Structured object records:
┌──
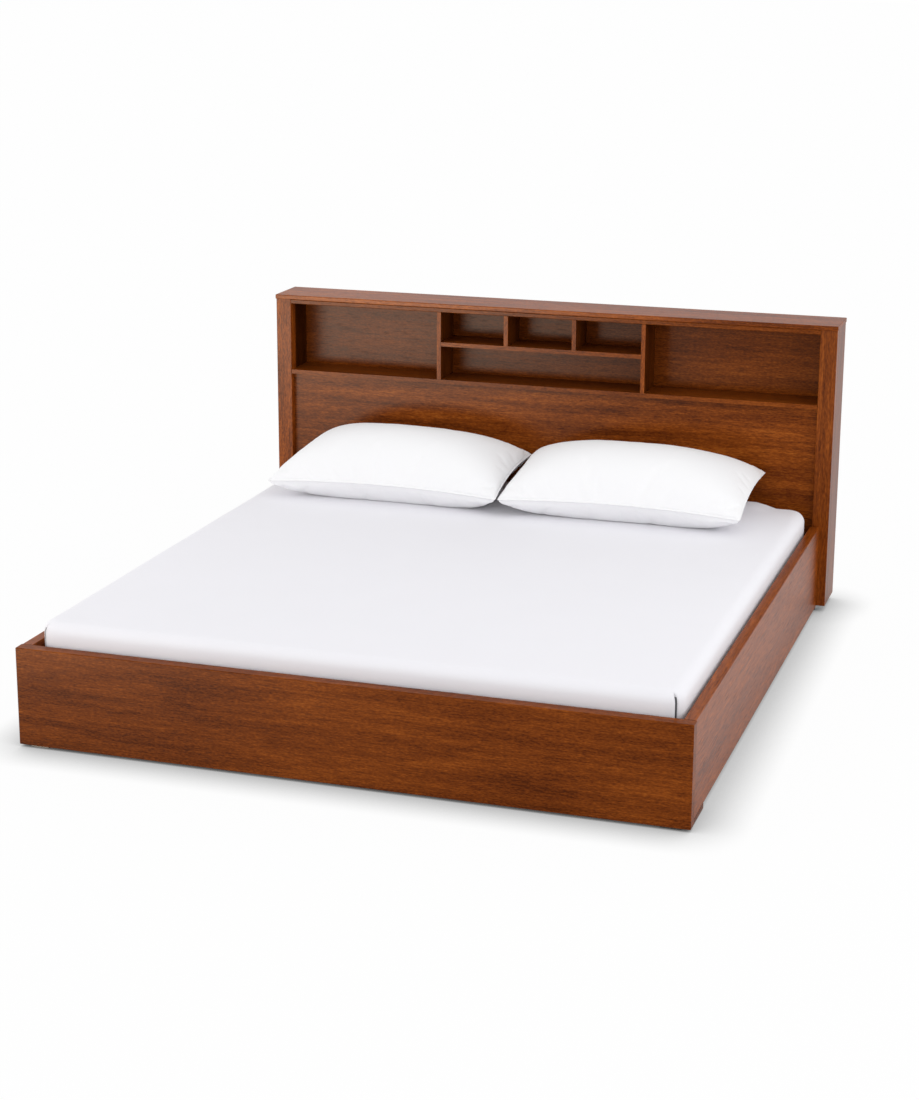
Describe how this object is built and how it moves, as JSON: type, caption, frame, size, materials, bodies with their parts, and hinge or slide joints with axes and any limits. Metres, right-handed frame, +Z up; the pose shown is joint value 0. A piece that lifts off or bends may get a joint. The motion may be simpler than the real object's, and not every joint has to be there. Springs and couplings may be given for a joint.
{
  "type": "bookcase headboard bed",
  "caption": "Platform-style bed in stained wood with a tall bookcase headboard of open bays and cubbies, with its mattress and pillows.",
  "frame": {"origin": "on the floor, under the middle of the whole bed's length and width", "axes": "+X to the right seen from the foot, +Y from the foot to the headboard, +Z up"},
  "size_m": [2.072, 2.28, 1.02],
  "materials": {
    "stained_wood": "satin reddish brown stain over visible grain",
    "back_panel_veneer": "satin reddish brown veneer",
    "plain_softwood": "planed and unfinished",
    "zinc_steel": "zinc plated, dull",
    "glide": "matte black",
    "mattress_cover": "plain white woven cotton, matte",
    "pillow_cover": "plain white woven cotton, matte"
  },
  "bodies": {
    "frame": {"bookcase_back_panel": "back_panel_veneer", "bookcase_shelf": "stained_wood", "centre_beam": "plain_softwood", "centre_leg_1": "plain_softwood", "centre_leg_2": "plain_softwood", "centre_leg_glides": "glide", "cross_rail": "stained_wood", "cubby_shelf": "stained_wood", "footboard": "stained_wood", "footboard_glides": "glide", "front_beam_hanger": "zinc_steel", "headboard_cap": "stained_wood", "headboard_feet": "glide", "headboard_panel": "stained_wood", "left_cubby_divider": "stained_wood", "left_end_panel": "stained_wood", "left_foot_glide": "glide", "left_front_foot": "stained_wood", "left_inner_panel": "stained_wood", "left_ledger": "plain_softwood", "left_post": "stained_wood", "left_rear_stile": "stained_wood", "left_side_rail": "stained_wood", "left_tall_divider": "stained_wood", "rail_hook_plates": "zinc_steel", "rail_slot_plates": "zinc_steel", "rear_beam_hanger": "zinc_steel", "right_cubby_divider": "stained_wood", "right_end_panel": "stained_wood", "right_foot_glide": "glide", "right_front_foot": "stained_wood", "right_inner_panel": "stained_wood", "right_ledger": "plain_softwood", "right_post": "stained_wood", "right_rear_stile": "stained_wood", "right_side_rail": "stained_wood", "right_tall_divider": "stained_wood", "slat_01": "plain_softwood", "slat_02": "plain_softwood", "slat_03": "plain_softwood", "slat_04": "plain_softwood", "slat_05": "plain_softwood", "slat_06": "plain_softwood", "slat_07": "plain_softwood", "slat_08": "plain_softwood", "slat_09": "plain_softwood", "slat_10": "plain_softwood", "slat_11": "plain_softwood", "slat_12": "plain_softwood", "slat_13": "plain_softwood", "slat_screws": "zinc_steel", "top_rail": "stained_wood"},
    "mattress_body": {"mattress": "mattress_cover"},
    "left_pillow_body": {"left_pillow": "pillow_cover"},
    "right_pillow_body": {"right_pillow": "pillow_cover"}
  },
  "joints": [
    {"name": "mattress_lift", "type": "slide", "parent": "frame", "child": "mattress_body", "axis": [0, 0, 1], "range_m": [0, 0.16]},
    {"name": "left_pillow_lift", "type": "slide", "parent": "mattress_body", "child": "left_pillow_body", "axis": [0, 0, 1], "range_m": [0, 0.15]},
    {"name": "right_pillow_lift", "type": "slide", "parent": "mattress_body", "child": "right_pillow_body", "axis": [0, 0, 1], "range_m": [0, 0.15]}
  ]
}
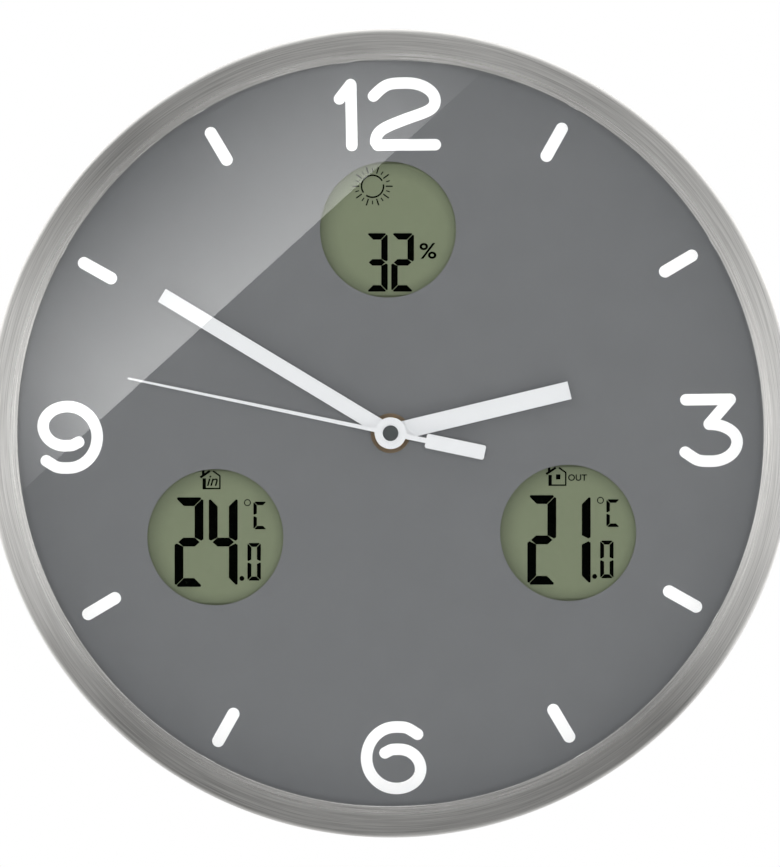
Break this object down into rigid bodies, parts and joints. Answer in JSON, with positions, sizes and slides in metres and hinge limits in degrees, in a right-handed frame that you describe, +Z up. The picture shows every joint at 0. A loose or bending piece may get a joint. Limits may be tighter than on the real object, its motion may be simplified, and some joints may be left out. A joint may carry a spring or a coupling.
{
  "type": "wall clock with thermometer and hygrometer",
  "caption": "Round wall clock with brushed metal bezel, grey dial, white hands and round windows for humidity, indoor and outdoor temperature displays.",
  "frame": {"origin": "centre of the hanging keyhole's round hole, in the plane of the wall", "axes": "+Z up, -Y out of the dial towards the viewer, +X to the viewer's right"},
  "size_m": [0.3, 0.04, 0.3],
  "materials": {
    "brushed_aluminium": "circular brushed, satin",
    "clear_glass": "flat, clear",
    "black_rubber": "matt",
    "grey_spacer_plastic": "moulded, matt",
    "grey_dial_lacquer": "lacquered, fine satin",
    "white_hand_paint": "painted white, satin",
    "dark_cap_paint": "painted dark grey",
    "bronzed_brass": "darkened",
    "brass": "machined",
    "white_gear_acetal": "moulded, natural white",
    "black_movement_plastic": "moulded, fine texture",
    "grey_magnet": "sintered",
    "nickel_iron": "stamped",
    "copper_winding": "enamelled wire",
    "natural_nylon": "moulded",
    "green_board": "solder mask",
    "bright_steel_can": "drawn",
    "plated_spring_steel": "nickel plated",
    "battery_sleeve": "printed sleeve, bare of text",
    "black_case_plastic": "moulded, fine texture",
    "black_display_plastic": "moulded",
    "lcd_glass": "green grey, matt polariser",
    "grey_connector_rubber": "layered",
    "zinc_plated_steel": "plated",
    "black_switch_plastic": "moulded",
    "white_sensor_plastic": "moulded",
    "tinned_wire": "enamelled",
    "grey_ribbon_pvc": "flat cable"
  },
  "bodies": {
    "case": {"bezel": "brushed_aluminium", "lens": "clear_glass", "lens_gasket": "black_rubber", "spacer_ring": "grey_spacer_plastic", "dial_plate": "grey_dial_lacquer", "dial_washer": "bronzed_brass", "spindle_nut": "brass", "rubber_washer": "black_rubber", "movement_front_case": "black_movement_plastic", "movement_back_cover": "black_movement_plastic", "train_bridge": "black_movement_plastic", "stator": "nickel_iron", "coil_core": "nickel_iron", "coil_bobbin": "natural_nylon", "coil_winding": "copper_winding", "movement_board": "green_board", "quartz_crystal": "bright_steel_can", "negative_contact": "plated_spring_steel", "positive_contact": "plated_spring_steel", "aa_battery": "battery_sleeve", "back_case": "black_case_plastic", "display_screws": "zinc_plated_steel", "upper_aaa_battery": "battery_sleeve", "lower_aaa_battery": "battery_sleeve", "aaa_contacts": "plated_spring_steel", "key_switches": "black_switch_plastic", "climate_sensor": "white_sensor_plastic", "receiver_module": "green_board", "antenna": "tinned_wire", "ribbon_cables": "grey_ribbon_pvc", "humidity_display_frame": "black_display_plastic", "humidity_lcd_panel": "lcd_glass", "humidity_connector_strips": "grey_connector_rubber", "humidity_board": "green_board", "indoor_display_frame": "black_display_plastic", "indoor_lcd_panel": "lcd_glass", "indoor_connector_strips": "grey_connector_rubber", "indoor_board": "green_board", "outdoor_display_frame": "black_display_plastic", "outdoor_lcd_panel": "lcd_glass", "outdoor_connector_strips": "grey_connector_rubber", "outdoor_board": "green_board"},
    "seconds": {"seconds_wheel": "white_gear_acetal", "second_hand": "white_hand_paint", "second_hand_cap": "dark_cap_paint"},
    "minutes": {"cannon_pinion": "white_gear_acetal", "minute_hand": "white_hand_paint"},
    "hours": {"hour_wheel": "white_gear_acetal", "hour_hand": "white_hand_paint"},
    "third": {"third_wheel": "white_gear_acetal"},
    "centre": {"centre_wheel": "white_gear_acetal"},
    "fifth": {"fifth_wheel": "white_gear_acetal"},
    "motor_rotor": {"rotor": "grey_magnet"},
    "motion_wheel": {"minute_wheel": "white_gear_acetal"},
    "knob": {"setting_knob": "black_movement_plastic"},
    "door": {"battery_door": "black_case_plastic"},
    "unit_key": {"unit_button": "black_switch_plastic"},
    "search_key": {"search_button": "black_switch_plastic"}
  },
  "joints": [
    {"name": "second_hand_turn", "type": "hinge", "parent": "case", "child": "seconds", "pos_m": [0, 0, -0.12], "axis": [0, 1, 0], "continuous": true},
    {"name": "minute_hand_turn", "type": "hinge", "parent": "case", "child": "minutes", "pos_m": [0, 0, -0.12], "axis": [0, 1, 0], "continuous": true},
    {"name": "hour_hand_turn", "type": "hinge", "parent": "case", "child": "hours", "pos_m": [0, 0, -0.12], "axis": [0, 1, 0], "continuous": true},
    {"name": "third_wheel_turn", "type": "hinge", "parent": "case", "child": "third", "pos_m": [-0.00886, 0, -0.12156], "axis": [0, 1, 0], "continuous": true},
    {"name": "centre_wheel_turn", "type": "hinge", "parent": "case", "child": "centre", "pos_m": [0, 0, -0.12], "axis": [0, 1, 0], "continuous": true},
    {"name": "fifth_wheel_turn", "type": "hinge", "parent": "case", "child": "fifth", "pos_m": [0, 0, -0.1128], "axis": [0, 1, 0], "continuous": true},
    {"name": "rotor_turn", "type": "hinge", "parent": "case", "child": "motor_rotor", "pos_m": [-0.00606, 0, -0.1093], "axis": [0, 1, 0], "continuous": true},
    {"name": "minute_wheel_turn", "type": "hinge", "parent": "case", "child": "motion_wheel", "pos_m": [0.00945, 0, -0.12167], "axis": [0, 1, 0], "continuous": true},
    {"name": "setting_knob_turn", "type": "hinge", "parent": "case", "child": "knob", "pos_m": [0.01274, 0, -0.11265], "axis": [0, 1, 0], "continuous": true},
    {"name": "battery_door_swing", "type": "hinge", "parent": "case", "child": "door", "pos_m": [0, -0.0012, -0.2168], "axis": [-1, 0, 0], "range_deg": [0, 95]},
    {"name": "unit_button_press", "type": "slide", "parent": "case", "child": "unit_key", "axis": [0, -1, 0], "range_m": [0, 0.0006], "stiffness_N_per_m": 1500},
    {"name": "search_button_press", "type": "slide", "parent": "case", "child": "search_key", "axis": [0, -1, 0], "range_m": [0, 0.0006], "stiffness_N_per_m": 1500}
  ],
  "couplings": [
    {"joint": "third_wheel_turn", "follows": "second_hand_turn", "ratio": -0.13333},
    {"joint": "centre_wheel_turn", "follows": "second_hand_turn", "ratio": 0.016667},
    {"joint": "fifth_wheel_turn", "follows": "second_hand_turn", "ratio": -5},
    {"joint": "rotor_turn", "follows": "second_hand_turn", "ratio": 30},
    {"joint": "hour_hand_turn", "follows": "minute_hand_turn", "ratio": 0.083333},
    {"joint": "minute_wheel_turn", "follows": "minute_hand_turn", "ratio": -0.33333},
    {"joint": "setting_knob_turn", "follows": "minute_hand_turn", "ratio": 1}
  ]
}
└──
What you need to do:
Show every line where the string "parts" appears.

Final answer:
Describe how this object is built and how it moves, as JSON: type, caption, frame, size, materials, bodies with their parts, and hinge or slide joints with axes and any limits. Metres, right-handed frame, +Z up; the pose shown is joint value 0. A piece that lifts off or bends may get a joint. The motion may be simpler than the real object's, and not every joint has to be there. Springs and couplings may be given for a joint.
Break this object down into rigid bodies, parts and joints. Answer in JSON, with positions, sizes and slides in metres and hinge limits in degrees, in a right-handed frame that you describe, +Z up. The picture shows every joint at 0. A loose or bending piece may get a joint. Limits may be tighter than on the real object, its motion may be simplified, and some joints may be left out. A joint may carry a spring or a coupling.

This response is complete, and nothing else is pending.